I am looking for the function $y=f(x)$ that would map the integer interval $[0,n)$ into itself $[0,n)$. The function must be bijective, so it is a permutation of n elements. It should "randomize" the input variable, ie.
- for every $x_1$ and $x_2$ that are close $|x_1 - x_2| < 100$ the outputs of the function should differ very much $|f(x_1) - f(x_2)| > n/{100}$
- changing any digit in the input should change most of digits in the output
- Shannon's Confusion and diffusion: http://en.wikipedia.org/wiki/Confusion_and_diffusion
- There should be very little or no fixed points (for every $x$: $f(x) \neq x$).
or any combination of the above conditions.
I don't need the inverse function. It should also be easy to compute from the closed form expression (a maximum of a few thousands simple computer operations like addition, multiplication, modulo etc.) for $n=10^{100}$.
I found some examples in Google:
- Linear congruential generator. Equation:
$X_{n+1} = (aX_n + c) \mod m$
Wikipedia states that: "Provided that the offset $c$ is nonzero, the LCG will have a full period for all seed values if and only if:
- $c$ and $m$ are relatively prime,
- $a - 1$ is divisible by all prime factors of $m$,
- $a - 1$ is a multiple of 4 if $m$ is a multiple of 4.
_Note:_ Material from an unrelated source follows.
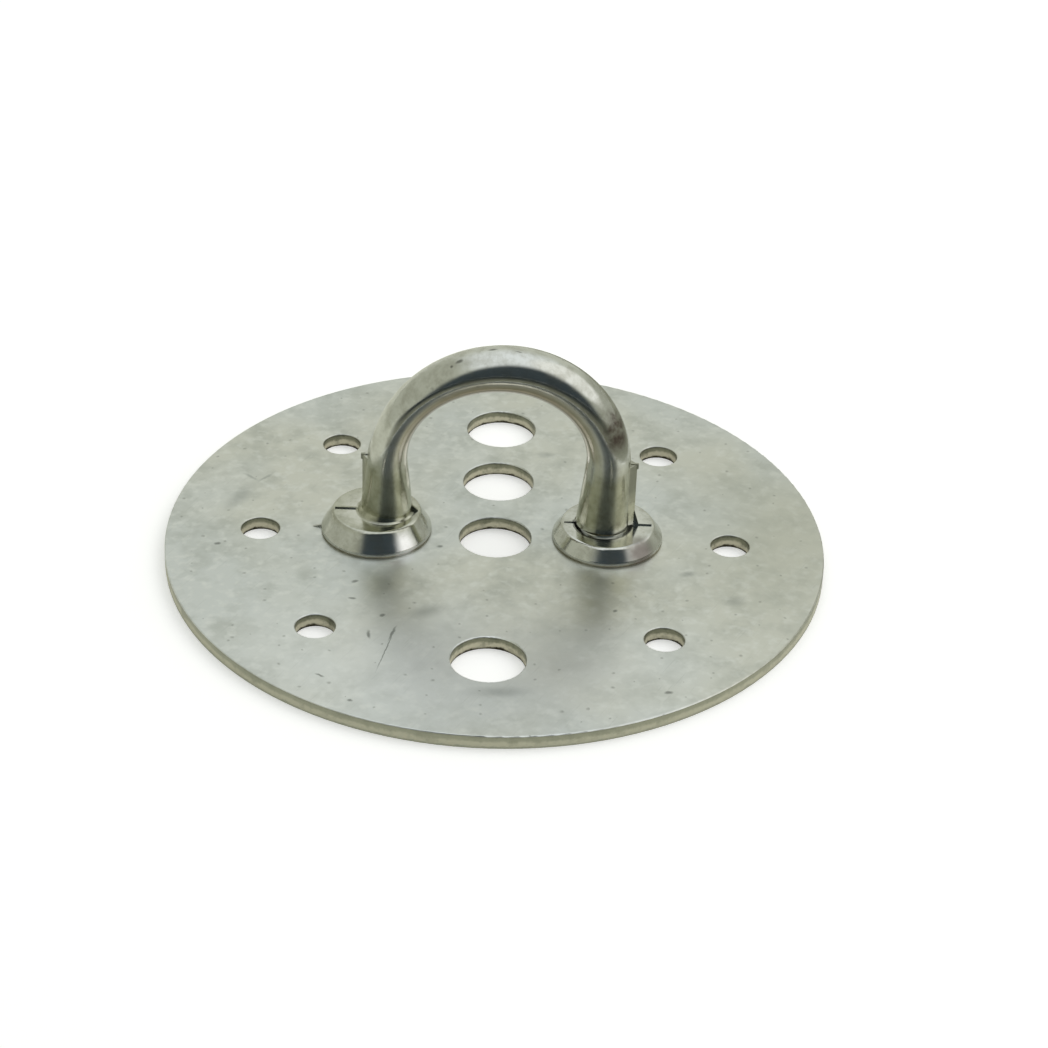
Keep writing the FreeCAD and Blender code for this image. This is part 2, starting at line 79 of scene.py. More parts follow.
def aim_camera():
    """Place the camera so that the plate's centre lands on its pixel."""
    back = Vector((
        math.sin(AZIMUTH) * math.cos(ELEVATION),
        -math.cos(AZIMUTH) * math.cos(ELEVATION),
        math.sin(ELEVATION),
    ))
    level = Vector((math.cos(AZIMUTH), math.sin(AZIMUTH), 0.0))
    rise = back.cross(level)
    across = math.cos(ROLL) * level + math.sin(ROLL) * rise
    upward = -math.sin(ROLL) * level + math.cos(ROLL) * rise
    metres_per_pixel = DISTANCE * SENSOR_MM / (FOCAL_LENGTH_MM * PHOTO_SIZE)
    side = (PLATE_CENTRE_PIXEL[0] - PHOTO_SIZE / 2) * metres_per_pixel
    lift = (PHOTO_SIZE / 2 - PLATE_CENTRE_PIXEL[1]) * metres_per_pixel
    plate_centre = Vector((0, 0, PLATE_TOP * MM))
    place = plate_centre + back * DISTANCE - across * side - upward * lift
    data = bpy.data.cameras.new("photo_camera")
    data.sensor_width = SENSOR_MM
    data.lens = FOCAL_LENGTH_MM
    data.clip_start = NEAREST_VIEW
    data.clip_end = FARTHEST_VIEW
    camera = bpy.data.objects.new("photo_camera", data)
    turn = Matrix((across, upward, back)).transposed().to_4x4()
    camera.matrix_world = Matrix.Translation(place) @ turn
    bpy.context.scene.collection.objects.link(camera)
    bpy.context.scene.camera = camera
    return camera


camera = aim_camera()
print("camera at", [round(value, 3) for value in camera.location])

# %% [markdown]
# ## Helpers for materials
#
# A colour is written as it looks on a screen, so one function turns it into the
# linear value that the renderer works with, by the rule of the sRGB standard.

# %% Colours
SRGB_KNEE = 0.04045
SRGB_SLOPE = 12.92
SRGB_LIFT = 0.055
SRGB_POWER = 2.4
FULL_BYTE = 255
OPAQUE = 1.0


def linear(code):
    """Turn an sRGB hex colour into linear red, green, blue and alpha."""
    values = []
    for place in (1, 3, 5):
        part = int(code[place:place + 2], 16) / FULL_BYTE
        if part <= SRGB_KNEE:
            values.append(part / SRGB_SLOPE)
        else:
            values.append(((part + SRGB_LIFT) / (1 + SRGB_LIFT)) ** SRGB_POWER)
    return (*values, OPAQUE)


print("middle grey is", [round(value, 3) for value in linear("#808080")])

# %% [markdown]
# Every node is added by one helper, which sets its options and fills its inputs.
# An input takes a value, another node's output, or a node, which stands for its
# first output in use. Many sockets of one node share a name, and only those in
# use are enabled, so the helper asks for those.

# %% Nodes
def add_node(tree, kind, inputs=None, **settings):
    """Add a node, set its options, and fill its inputs with values, outputs or nodes."""
    node = tree.nodes.new(kind)
    for name, value in settings.items():
        setattr(node, name, value)
    for key, value in (inputs or {}).items():
        if isinstance(key, int):
            socket = node.inputs[key]
        else:
            socket = next(item for item in node.inputs if item.enabled and item.name == key)
        if isinstance(value, bpy.types.Node):
            value = next(item for item in value.outputs if item.enabled)
        if isinstance(value, bpy.types.NodeSocket):
            tree.links.new(value, socket)
        else:
            socket.default_value = value
    return node


def new_material(name):
    """Return an empty node material and its tree."""
    material = bpy.data.materials.new(name)
    material.use_nodes = True
    material.node_tree.nodes.clear()
    return material, material.node_tree


print("helpers for nodes and materials are ready")

# %% [markdown]
# A pattern's scale comes from the real size of what it draws: a texture that
# repeats every millimetre has a scale of 1000 in metres.
#
# Real marks have ragged outlines. A pattern that is read at a slightly shifted
# place gets one, so a noise that moves the place by a fraction of a millimetre
# is made once for each metal and shared by all its marks.

# %% Scales and ragged outlines
def scale_for(size_mm):
    """Return the texture scale whose pattern repeats about every size_mm."""
    return 1.0 / (size_mm * MM)


def ragged(tree, place, size_mm, shift_mm):
    """Return the place, pushed about by a noise of one size."""
    push = add_node(tree, "ShaderNodeTexNoise", {
        "Vector": place, "Scale": scale_for(size_mm), "Detail": 2.0})
    return add_node(tree, "ShaderNodeVectorMath", {
        0: push.outputs["Color"], 1: (shift_mm * MM,) * 3, 2: place}, operation="MULTIPLY_ADD")


print("a 2 mm pattern has scale", scale_for(2))

# %% [markdown]
# A single mark, such as a scratch, sits at one place on the metal. It is drawn
# as a stretched ball: the Mapping node brings the ball's middle to the origin,
# turns it and divides by its half sizes, so that its surface is at distance 1.
# From there the mark grows stronger inwards, and it is full inside its core. A
# core of 0 makes a soft patch, and a larger one a firmer mark.

# %% One mask for a set of marks
SOFT_CORE = 0.0
MARK_CORE = 0.3
STAIN_CORE = 0.4
FIRM_CORE = 0.6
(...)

I've tried using another function $f(x) = (ax + c) \mod m$, because I wanted to get rid of the recursion, and as long as $m$ is prime and $a \ge 1$ I get the permutation. However the result is not that "wild" or "chaotic" as I expect it to be.
- Minimal perfect hash function
The concept is similar to what I'm looking for, but if I understand correctly the computation of this kind of function is very complicated and time-consuming and it cannot be expressed in a closed form as a simple expression for $n=10^{100}$.
- Substitution-permutation network
I am not sure how to apply S-boxes and P-boxes to the interval [0,n), but maybe it could be used.
The question is: Could you give me some examples of functions that satisfy the above conditions (or some pointers like the mathematical term for the object I am looking for)?